Estambul-Río
Para sorpresa general, las últimas grandes movilizaciones sociales no han surgido en una Europa golpeada por la crisis, sino en esa parte del mundo en la que se suponía que el desarrollo económico esparciría por mucho tiempo el buen humor y el optimismo: los países emergentes. En menos de un mes, los manifestantes de la plaza Tksim en Estambul, a los que siguieron los de São Paulo y Río en Brasil, han dado un vuelco a nuestra idea de la prosperidad. Los árboles del parque Gezi, por un lado, y el precio de los transportes públicos, por otro, han resultado más decisivos para que saliera más gente a la calle en unos días que los reiterados llamamientos que los sindicatos vienen efectuando contra la austeridad desde hace varios años en el Viejo Continente.
Esos acontecimientos confirman una curiosa jurisprudencia de la historia social: en general, los movimientos más poderosos no estallan cuando las cosas van mal, sino cuando van bien. Presa de un paro récord, Europa asistió en los últimos años al movimiento de los indignados españoles y a las manifestaciones recurrentes en Atenas y Lisboa. Pero parece que la energía ha decaído desde entonces, sin duda por no haber encontrado una salida política creíble. El pesimismo, por no decir el repliegue sobre uno mismo, es lo que predomina hoy en Europa.
En este continente, la actitud nada tiene que ver con las multitudes brasileñas y turcas. Pese a la diferencia de los contextos políticos y de las reivindicaciones, estos movimientos tienen en común estar impulsados por esas nuevas clases medias cuyo número y expectativas crecieron considerablemente durante el boom económico de la última década. Precisamente, como esas fases de expansión modifican en profundidad la estructura social, pueden desembocar en importantes crisis.

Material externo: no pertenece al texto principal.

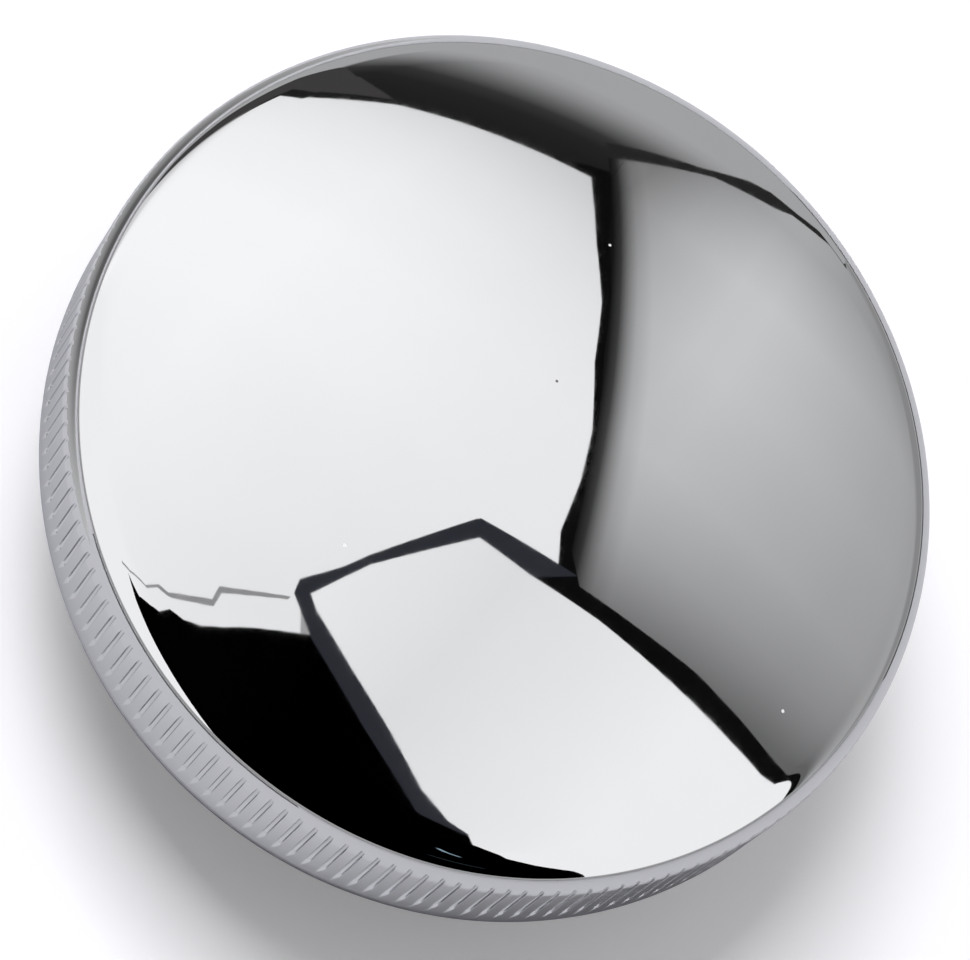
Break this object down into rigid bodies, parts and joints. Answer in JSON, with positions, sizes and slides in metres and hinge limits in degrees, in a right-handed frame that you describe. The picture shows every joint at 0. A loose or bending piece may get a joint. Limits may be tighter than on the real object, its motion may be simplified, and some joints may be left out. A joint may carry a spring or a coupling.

Las nuevas clases medias no quieren únicamente trabajar y consumir más. Aspiran también a un modo de vida diferente y cultivan unos valores que trastocan las jerarquías establecidas. En ambos casos, esas expectativas se cristalizan, además, en la ciudad, teatro de su afirmación política y espacio que quieren hacer más vivible y humano. Al defender los últimos espacios verdes de Estambul frente al apetito inmobiliario del Gobierno, y al exigir unos servicios públicos (transportes, escuelas, hospitales...) más numerosos y menos caros en las congestionadas metrópolis brasileñas, están impugnando las prioridades y los métodos del poder en un sentido más amplio: el autoritarismo y la intolerancia cultural de los conservadores mercantiles en Turquía, y el clientelismo apenas disimulado de una izquierda brasileña que da la impresión de haber muerto.
En un momento en el que los dirigentes del planeta están inquietos por la lentificación del crecimiento en los países emergentes, esas nuevas movilizaciones les plantean una pregunta adicional, una pregunta que no estaba en sus previsiones: ¿para qué ser más ricos si no es para hacer el mundo más libre y la vida más agradable?